*MATERIAL SHOWN*.
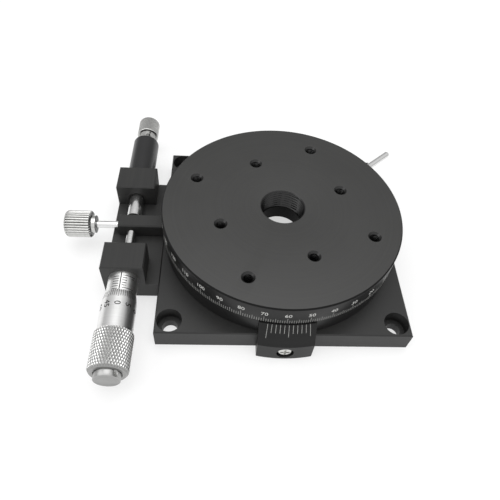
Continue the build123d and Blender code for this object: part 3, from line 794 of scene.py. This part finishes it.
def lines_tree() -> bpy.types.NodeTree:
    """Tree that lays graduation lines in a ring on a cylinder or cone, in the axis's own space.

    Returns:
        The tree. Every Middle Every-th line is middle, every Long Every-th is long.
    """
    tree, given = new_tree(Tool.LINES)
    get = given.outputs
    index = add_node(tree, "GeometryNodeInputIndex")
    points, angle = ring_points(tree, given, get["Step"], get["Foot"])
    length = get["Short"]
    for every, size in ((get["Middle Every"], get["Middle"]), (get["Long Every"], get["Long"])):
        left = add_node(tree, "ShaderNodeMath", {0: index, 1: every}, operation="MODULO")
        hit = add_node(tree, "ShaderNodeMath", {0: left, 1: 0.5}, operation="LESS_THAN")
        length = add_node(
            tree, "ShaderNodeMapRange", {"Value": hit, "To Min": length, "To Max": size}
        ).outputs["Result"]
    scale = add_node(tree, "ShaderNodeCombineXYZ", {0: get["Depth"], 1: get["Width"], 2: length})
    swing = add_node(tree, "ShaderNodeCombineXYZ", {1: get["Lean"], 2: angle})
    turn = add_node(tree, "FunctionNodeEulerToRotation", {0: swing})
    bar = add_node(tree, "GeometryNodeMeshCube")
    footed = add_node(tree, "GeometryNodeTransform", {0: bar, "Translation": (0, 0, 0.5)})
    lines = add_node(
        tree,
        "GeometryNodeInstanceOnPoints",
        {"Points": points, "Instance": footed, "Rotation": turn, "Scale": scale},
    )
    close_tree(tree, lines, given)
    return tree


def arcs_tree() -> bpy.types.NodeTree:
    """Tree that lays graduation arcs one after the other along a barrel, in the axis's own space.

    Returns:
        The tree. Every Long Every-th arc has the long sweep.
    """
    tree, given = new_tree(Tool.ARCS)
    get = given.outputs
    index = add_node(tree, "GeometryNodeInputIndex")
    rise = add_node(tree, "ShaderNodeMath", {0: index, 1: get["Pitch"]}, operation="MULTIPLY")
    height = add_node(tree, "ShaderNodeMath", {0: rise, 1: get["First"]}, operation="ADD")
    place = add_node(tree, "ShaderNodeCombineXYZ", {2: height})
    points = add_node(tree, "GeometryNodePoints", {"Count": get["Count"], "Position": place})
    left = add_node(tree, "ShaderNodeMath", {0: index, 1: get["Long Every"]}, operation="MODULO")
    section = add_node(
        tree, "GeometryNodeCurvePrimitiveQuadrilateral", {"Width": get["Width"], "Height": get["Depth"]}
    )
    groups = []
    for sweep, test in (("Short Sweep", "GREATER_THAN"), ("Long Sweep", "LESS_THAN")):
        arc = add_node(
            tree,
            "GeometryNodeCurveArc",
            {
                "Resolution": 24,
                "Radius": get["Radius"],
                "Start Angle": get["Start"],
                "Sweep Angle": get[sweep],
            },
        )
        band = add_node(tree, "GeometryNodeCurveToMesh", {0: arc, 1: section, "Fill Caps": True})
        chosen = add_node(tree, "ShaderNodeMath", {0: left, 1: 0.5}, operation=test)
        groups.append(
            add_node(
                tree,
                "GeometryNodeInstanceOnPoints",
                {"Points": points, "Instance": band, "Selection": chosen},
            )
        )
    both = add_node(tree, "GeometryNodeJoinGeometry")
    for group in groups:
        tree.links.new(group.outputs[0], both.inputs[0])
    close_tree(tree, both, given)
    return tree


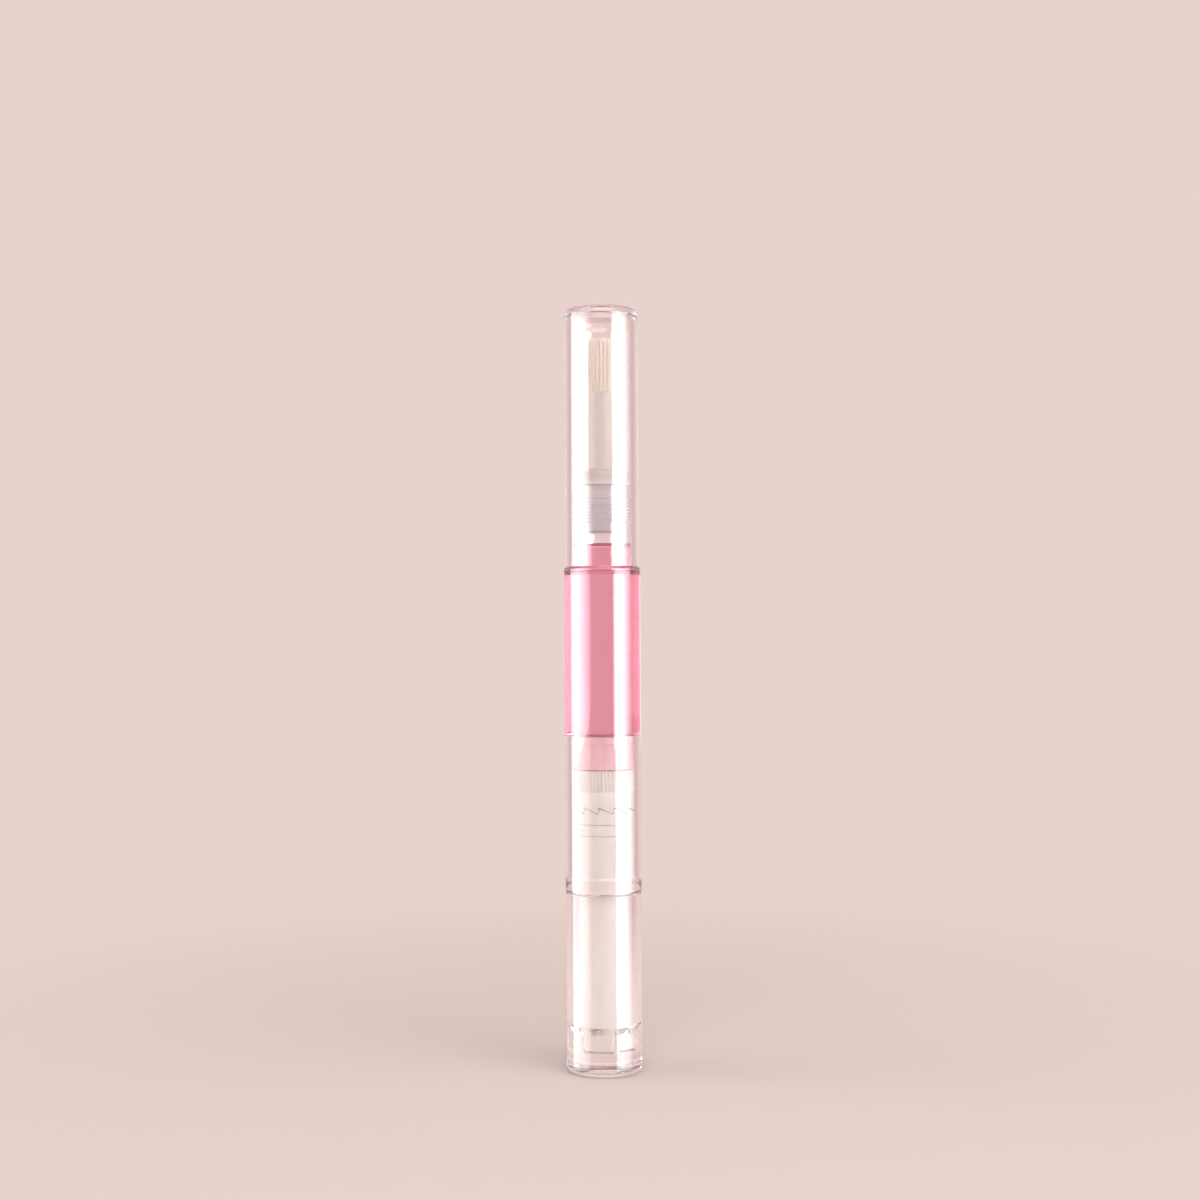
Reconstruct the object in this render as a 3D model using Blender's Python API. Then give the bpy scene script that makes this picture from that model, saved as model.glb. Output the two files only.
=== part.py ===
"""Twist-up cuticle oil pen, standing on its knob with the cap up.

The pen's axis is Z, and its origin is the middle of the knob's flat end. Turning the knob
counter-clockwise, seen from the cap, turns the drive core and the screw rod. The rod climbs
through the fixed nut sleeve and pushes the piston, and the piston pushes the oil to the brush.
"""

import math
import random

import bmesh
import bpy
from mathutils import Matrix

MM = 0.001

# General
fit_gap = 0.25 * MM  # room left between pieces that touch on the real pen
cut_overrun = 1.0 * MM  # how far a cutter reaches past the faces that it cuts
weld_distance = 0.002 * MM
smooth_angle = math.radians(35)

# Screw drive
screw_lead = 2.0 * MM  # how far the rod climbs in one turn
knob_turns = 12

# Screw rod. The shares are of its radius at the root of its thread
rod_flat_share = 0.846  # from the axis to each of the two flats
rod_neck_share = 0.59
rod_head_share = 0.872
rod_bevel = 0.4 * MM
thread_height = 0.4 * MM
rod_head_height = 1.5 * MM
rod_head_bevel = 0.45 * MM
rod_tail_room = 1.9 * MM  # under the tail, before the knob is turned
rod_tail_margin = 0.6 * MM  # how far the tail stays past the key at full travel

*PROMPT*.
Write out the complete set of records exactly as given.

*WRITTEN ANSWER*.
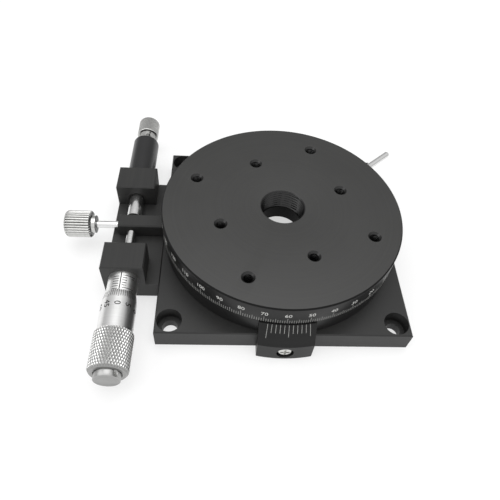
Continue the build123d and Blender code for this object: part 3, from line 794 of scene.py. This part finishes it.
def lines_tree() -> bpy.types.NodeTree:
    """Tree that lays graduation lines in a ring on a cylinder or cone, in the axis's own space.

    Returns:
        The tree. Every Middle Every-th line is middle, every Long Every-th is long.
    """
    tree, given = new_tree(Tool.LINES)
    get = given.outputs
    index = add_node(tree, "GeometryNodeInputIndex")
    points, angle = ring_points(tree, given, get["Step"], get["Foot"])
    length = get["Short"]
    for every, size in ((get["Middle Every"], get["Middle"]), (get["Long Every"], get["Long"])):
        left = add_node(tree, "ShaderNodeMath", {0: index, 1: every}, operation="MODULO")
        hit = add_node(tree, "ShaderNodeMath", {0: left, 1: 0.5}, operation="LESS_THAN")
        length = add_node(
            tree, "ShaderNodeMapRange", {"Value": hit, "To Min": length, "To Max": size}
        ).outputs["Result"]
    scale = add_node(tree, "ShaderNodeCombineXYZ", {0: get["Depth"], 1: get["Width"], 2: length})
    swing = add_node(tree, "ShaderNodeCombineXYZ", {1: get["Lean"], 2: angle})
    turn = add_node(tree, "FunctionNodeEulerToRotation", {0: swing})
    bar = add_node(tree, "GeometryNodeMeshCube")
    footed = add_node(tree, "GeometryNodeTransform", {0: bar, "Translation": (0, 0, 0.5)})
    lines = add_node(
        tree,
        "GeometryNodeInstanceOnPoints",
        {"Points": points, "Instance": footed, "Rotation": turn, "Scale": scale},
    )
    close_tree(tree, lines, given)
    return tree


def arcs_tree() -> bpy.types.NodeTree:
    """Tree that lays graduation arcs one after the other along a barrel, in the axis's own space.

    Returns:
        The tree. Every Long Every-th arc has the long sweep.
    """
    tree, given = new_tree(Tool.ARCS)
    get = given.outputs
    index = add_node(tree, "GeometryNodeInputIndex")
    rise = add_node(tree, "ShaderNodeMath", {0: index, 1: get["Pitch"]}, operation="MULTIPLY")
    height = add_node(tree, "ShaderNodeMath", {0: rise, 1: get["First"]}, operation="ADD")
    place = add_node(tree, "ShaderNodeCombineXYZ", {2: height})
    points = add_node(tree, "GeometryNodePoints", {"Count": get["Count"], "Position": place})
    left = add_node(tree, "ShaderNodeMath", {0: index, 1: get["Long Every"]}, operation="MODULO")
    section = add_node(
        tree, "GeometryNodeCurvePrimitiveQuadrilateral", {"Width": get["Width"], "Height": get["Depth"]}
    )
    groups = []
    for sweep, test in (("Short Sweep", "GREATER_THAN"), ("Long Sweep", "LESS_THAN")):
        arc = add_node(
            tree,
            "GeometryNodeCurveArc",
            {
                "Resolution": 24,
                "Radius": get["Radius"],
                "Start Angle": get["Start"],
                "Sweep Angle": get[sweep],
            },
        )
        band = add_node(tree, "GeometryNodeCurveToMesh", {0: arc, 1: section, "Fill Caps": True})
        chosen = add_node(tree, "ShaderNodeMath", {0: left, 1: 0.5}, operation=test)
        groups.append(
            add_node(
                tree,
                "GeometryNodeInstanceOnPoints",
                {"Points": points, "Instance": band, "Selection": chosen},
            )
        )
    both = add_node(tree, "GeometryNodeJoinGeometry")
    for group in groups:
        tree.links.new(group.outputs[0], both.inputs[0])
    close_tree(tree, both, given)
    return tree


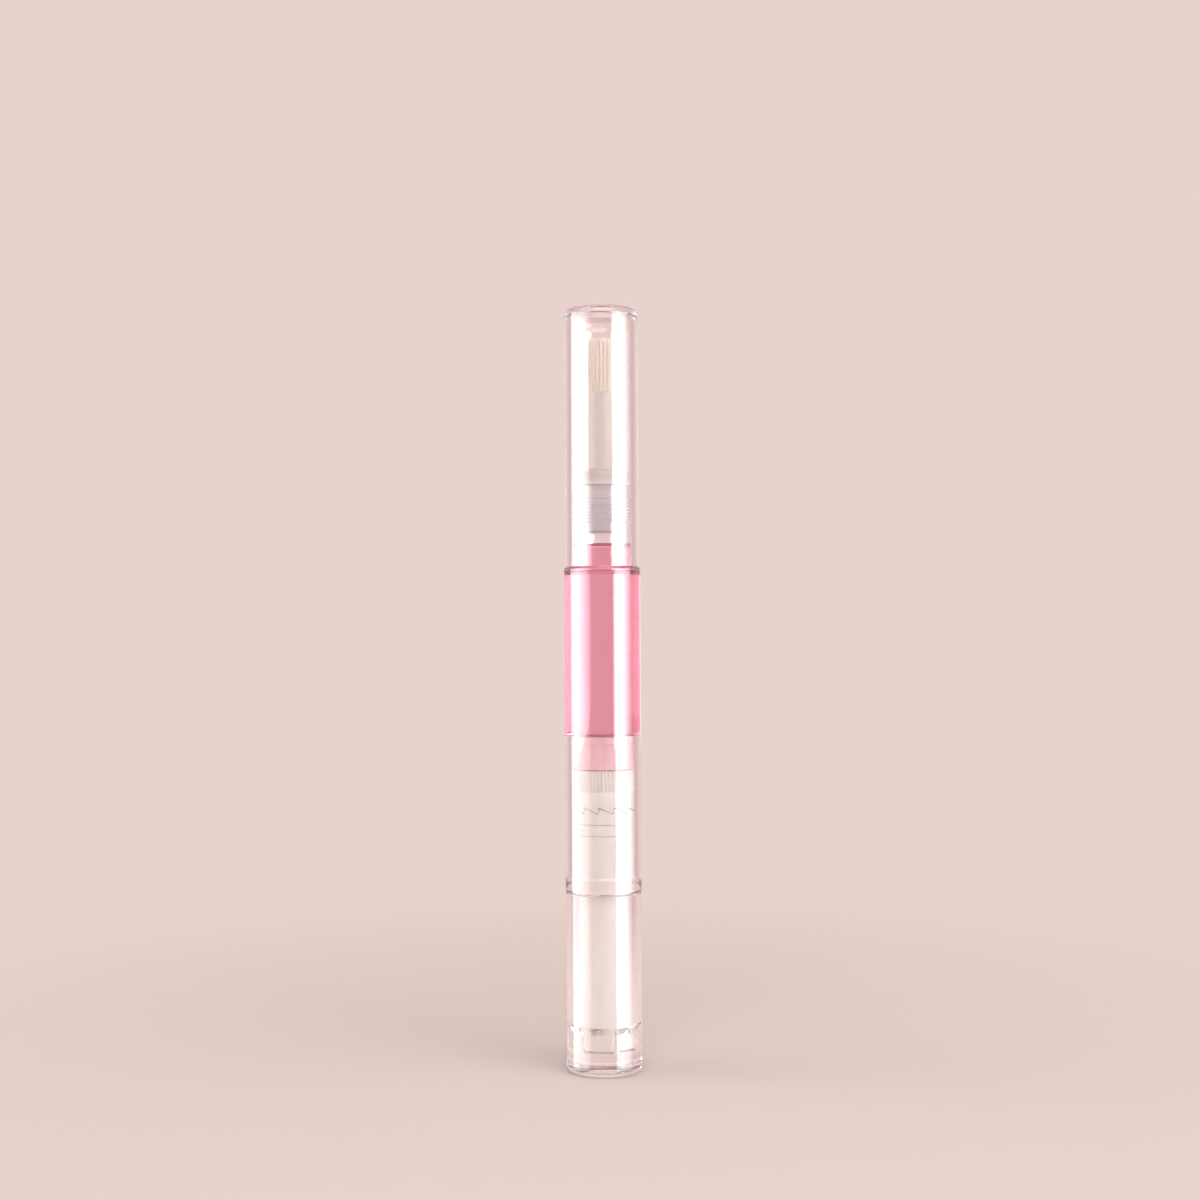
Reconstruct the object in this render as a 3D model using Blender's Python API. Then give the bpy scene script that makes this picture from that model, saved as model.glb. Output the two files only.
=== part.py ===
"""Twist-up cuticle oil pen, standing on its knob with the cap up.

The pen's axis is Z, and its origin is the middle of the knob's flat end. Turning the knob
counter-clockwise, seen from the cap, turns the drive core and the screw rod. The rod climbs
through the fixed nut sleeve and pushes the piston, and the piston pushes the oil to the brush.
"""

import math
import random

import bmesh
import bpy
from mathutils import Matrix

MM = 0.001

# General
fit_gap = 0.25 * MM  # room left between pieces that touch on the real pen
cut_overrun = 1.0 * MM  # how far a cutter reaches past the faces that it cuts
weld_distance = 0.002 * MM
smooth_angle = math.radians(35)

# Screw drive
screw_lead = 2.0 * MM  # how far the rod climbs in one turn
knob_turns = 12

# Screw rod. The shares are of its radius at the root of its thread
rod_flat_share = 0.846  # from the axis to each of the two flats
rod_neck_share = 0.59
rod_head_share = 0.872
rod_bevel = 0.4 * MM
thread_height = 0.4 * MM
rod_head_height = 1.5 * MM
rod_head_bevel = 0.45 * MM
rod_tail_room = 1.9 * MM  # under the tail, before the knob is turned
rod_tail_margin = 0.6 * MM  # how far the tail stays past the key at full travel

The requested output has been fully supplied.